Entries with model source code
▶
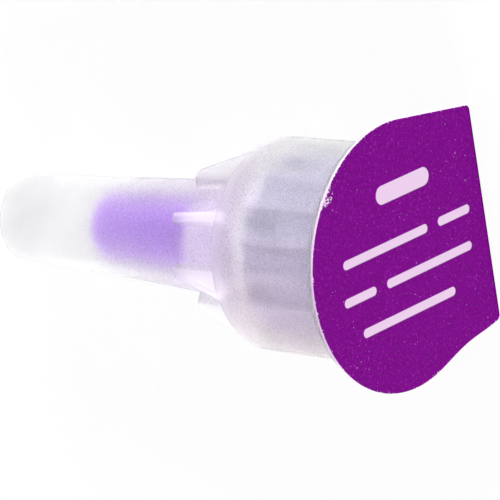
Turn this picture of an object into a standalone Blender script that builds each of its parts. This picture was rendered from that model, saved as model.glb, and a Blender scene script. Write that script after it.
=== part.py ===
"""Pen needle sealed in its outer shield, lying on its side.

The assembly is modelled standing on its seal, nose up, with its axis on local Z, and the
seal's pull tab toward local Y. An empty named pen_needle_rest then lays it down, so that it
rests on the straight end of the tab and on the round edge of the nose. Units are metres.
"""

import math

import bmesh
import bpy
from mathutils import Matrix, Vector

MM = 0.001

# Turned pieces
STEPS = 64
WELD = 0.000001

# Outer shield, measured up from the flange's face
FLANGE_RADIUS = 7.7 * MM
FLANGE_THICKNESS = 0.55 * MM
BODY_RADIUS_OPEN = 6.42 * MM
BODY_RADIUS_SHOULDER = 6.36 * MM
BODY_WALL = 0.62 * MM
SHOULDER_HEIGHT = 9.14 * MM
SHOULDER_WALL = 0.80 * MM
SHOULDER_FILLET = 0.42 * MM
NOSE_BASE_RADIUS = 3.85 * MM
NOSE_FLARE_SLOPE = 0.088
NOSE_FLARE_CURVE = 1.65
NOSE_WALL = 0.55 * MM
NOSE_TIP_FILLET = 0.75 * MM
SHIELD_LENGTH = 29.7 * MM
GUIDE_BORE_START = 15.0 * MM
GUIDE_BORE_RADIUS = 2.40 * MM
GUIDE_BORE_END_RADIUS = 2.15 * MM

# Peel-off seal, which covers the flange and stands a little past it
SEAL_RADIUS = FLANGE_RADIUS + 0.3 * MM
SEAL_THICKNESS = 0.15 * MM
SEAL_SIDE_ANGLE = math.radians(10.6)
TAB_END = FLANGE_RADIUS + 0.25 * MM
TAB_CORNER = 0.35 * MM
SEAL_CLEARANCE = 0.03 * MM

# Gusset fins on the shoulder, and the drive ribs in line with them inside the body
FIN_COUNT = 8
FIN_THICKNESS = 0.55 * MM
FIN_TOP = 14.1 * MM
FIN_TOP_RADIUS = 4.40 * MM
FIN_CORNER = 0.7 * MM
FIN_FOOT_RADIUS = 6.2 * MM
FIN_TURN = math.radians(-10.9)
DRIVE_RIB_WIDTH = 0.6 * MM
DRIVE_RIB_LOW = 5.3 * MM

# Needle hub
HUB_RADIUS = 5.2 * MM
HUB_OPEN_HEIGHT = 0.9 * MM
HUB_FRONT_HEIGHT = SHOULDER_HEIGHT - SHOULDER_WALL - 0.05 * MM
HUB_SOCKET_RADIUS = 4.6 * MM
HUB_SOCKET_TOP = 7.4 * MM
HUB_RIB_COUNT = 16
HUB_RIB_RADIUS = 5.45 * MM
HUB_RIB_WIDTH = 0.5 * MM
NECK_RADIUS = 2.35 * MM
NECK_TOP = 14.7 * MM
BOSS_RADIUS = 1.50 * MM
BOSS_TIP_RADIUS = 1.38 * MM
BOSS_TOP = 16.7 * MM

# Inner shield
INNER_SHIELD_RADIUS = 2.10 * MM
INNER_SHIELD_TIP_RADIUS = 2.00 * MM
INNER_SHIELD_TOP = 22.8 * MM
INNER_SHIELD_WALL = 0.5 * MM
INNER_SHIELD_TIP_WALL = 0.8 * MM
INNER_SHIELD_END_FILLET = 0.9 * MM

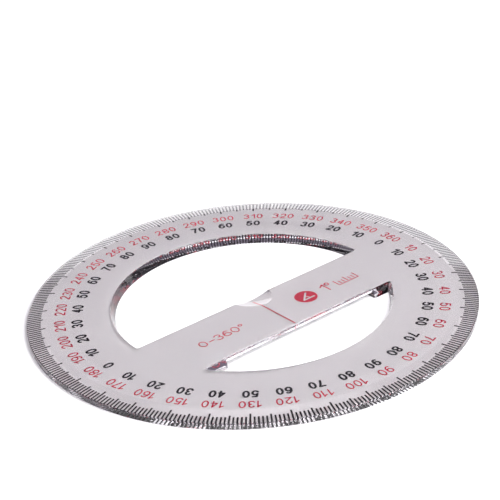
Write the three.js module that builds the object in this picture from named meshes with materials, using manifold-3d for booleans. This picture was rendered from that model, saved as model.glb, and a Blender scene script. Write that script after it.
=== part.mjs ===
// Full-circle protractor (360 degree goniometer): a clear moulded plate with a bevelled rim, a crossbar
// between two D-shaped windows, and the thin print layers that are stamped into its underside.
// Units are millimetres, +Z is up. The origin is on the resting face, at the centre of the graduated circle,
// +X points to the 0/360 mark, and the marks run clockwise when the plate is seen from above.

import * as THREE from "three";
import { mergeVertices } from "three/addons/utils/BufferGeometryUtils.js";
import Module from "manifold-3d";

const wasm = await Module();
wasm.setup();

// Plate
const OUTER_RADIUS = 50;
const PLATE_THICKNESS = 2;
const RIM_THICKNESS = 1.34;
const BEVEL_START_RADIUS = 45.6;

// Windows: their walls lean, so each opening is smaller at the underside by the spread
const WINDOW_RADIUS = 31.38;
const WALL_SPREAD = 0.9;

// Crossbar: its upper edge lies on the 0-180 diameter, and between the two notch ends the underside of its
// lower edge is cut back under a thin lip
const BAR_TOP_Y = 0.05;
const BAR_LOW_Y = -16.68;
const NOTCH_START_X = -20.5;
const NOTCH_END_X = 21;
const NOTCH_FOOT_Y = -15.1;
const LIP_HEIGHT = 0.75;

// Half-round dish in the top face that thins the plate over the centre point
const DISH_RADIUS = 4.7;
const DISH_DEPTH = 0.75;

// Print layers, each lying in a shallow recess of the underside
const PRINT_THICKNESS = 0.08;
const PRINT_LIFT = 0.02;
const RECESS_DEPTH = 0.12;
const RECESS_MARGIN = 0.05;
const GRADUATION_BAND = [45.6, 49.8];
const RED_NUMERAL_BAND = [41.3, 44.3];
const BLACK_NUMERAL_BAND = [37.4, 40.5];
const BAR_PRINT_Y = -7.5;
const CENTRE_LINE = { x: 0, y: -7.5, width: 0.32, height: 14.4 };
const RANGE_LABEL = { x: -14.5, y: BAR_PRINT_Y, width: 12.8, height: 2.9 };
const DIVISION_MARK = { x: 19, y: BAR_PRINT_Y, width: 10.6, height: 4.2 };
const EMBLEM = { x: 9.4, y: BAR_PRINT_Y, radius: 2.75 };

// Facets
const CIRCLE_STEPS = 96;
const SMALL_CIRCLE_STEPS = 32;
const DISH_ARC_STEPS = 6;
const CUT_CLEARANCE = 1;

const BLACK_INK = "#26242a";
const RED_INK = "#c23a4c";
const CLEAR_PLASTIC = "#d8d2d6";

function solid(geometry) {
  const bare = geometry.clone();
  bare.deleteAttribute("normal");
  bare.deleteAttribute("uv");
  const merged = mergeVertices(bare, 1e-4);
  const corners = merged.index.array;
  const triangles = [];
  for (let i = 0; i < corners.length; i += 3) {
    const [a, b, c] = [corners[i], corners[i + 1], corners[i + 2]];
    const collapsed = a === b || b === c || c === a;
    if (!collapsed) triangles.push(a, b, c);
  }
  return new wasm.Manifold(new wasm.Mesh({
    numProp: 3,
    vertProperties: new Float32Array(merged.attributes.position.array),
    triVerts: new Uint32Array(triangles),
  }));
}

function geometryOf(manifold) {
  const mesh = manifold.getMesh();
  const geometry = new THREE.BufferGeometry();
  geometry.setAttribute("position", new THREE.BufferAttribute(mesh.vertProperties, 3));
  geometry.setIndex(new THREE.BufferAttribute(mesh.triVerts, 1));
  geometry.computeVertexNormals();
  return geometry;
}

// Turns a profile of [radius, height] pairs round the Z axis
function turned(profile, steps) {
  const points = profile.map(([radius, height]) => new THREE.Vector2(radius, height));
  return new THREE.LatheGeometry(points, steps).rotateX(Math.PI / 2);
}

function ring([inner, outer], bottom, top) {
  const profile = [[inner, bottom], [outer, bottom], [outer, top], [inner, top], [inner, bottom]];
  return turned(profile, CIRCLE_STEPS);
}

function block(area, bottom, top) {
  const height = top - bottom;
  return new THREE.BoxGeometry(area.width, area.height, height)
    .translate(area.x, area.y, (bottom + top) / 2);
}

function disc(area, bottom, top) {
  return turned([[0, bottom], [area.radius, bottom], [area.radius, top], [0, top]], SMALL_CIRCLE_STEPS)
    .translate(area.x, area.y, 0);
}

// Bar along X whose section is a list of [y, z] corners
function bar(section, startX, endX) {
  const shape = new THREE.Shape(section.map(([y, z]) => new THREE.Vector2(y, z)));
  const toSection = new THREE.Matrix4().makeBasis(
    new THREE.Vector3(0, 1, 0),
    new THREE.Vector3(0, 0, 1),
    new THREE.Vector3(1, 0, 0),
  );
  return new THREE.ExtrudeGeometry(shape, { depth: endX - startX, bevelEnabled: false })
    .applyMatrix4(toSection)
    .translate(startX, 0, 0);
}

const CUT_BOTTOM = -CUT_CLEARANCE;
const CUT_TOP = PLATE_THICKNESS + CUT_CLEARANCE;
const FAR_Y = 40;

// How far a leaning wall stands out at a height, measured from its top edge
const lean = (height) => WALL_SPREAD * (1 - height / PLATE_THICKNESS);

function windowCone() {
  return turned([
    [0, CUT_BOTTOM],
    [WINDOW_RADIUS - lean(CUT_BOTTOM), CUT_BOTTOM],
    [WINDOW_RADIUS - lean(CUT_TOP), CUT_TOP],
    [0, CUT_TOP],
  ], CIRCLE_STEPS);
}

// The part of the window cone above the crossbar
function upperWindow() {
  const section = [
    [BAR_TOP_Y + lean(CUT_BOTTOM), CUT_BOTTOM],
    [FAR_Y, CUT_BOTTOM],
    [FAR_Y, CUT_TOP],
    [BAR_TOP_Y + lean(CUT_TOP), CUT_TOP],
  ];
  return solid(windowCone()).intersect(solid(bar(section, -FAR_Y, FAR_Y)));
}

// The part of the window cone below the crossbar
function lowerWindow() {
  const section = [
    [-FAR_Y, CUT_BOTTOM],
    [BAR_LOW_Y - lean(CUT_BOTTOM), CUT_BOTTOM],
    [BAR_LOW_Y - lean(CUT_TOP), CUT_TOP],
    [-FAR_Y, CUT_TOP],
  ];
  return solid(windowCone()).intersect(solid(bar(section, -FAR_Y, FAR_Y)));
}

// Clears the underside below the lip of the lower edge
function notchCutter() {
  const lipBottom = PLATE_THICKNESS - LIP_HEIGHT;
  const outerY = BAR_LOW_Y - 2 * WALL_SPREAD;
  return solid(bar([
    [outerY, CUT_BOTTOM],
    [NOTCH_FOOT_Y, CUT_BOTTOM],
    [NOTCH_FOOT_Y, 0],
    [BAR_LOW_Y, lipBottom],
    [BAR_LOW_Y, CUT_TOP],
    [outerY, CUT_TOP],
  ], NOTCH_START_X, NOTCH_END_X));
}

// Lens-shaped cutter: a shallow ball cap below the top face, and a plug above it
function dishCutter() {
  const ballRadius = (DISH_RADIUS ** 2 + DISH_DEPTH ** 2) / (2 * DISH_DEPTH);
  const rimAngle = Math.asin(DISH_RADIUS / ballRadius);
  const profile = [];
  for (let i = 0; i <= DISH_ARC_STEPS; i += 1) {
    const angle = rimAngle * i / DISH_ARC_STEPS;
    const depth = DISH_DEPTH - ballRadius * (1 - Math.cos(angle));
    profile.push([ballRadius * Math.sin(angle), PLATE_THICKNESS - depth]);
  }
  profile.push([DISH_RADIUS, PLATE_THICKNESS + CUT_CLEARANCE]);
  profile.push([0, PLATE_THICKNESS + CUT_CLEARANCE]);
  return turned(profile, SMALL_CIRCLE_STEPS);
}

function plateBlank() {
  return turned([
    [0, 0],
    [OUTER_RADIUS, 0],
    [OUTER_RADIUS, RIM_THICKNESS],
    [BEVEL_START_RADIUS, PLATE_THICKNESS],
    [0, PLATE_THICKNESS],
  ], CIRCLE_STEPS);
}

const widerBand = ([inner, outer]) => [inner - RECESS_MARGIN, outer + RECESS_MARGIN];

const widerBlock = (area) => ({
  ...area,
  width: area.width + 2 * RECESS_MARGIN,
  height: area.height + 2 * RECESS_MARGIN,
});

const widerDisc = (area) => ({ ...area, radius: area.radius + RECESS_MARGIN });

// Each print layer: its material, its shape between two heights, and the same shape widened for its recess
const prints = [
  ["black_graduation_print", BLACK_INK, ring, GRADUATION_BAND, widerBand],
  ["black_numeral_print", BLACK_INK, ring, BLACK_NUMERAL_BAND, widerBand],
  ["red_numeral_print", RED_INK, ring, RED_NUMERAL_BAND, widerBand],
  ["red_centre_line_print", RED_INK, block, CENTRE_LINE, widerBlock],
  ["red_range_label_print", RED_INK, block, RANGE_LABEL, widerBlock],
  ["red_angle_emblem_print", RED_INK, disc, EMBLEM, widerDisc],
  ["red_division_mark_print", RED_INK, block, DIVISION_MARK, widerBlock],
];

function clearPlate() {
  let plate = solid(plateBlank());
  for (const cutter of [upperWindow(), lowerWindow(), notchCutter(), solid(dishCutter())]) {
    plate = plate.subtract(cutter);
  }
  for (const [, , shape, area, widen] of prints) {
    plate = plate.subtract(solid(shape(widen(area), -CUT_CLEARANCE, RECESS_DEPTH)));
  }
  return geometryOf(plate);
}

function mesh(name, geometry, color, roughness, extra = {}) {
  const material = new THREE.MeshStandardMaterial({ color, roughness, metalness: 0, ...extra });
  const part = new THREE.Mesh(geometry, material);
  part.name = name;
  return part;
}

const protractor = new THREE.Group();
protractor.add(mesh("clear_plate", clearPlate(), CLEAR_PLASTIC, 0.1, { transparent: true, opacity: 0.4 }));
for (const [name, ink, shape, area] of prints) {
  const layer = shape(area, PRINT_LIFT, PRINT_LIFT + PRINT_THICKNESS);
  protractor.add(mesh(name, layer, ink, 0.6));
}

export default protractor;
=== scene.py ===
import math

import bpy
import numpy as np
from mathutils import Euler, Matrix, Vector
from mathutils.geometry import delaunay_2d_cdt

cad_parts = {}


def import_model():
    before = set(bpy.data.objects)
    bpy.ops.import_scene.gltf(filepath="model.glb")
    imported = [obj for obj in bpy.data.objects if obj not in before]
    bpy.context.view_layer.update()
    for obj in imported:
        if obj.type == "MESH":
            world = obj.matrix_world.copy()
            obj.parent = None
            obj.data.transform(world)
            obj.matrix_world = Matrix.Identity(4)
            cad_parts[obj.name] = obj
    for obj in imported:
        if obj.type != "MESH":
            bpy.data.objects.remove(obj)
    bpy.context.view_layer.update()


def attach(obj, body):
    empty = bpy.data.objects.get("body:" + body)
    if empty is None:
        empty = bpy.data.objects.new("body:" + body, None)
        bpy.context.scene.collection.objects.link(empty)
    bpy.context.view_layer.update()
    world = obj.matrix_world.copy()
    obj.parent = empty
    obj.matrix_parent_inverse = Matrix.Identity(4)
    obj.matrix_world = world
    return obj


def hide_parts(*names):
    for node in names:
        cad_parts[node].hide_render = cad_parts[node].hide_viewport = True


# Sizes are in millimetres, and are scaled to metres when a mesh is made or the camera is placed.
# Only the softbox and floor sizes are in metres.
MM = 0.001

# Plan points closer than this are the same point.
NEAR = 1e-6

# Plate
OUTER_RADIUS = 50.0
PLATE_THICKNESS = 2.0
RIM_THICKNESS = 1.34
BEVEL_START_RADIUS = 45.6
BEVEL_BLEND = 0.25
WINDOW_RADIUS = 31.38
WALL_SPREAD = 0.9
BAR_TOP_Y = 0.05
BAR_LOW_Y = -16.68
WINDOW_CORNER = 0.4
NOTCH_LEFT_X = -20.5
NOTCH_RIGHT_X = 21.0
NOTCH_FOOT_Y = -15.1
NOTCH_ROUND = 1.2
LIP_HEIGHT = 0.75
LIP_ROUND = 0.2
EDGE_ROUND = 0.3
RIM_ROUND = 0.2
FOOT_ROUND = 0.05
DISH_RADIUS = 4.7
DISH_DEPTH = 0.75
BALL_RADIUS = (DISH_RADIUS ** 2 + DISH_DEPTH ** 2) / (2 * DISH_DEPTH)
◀
Proceeding from the line containing "function mesh(name, geometry, color, roughness, extra" through the line containing "for node in", transcribe the lines above exactly, both end lines included.

• **Response to this task**
function mesh(name, geometry, color, roughness, extra = {}) {
  const material = new THREE.MeshStandardMaterial({ color, roughness, metalness: 0, ...extra });
  const part = new THREE.Mesh(geometry, material);
  part.name = name;
  return part;
}

const protractor = new THREE.Group();
protractor.add(mesh("clear_plate", clearPlate(), CLEAR_PLASTIC, 0.1, { transparent: true, opacity: 0.4 }));
for (const [name, ink, shape, area] of prints) {
  const layer = shape(area, PRINT_LIFT, PRINT_LIFT + PRINT_THICKNESS);
  protractor.add(mesh(name, layer, ink, 0.6));
}

export default protractor;
=== scene.py ===
import math

import bpy
import numpy as np
from mathutils import Euler, Matrix, Vector
from mathutils.geometry import delaunay_2d_cdt

cad_parts = {}


def import_model():
    before = set(bpy.data.objects)
    bpy.ops.import_scene.gltf(filepath="model.glb")
    imported = [obj for obj in bpy.data.objects if obj not in before]
    bpy.context.view_layer.update()
    for obj in imported:
        if obj.type == "MESH":
            world = obj.matrix_world.copy()
            obj.parent = None
            obj.data.transform(world)
            obj.matrix_world = Matrix.Identity(4)
            cad_parts[obj.name] = obj
    for obj in imported:
        if obj.type != "MESH":
            bpy.data.objects.remove(obj)
    bpy.context.view_layer.update()


def attach(obj, body):
    empty = bpy.data.objects.get("body:" + body)
    if empty is None:
        empty = bpy.data.objects.new("body:" + body, None)
        bpy.context.scene.collection.objects.link(empty)
    bpy.context.view_layer.update()
    world = obj.matrix_world.copy()
    obj.parent = empty
    obj.matrix_parent_inverse = Matrix.Identity(4)
    obj.matrix_world = world
    return obj


def hide_parts(*names):
    for node in names:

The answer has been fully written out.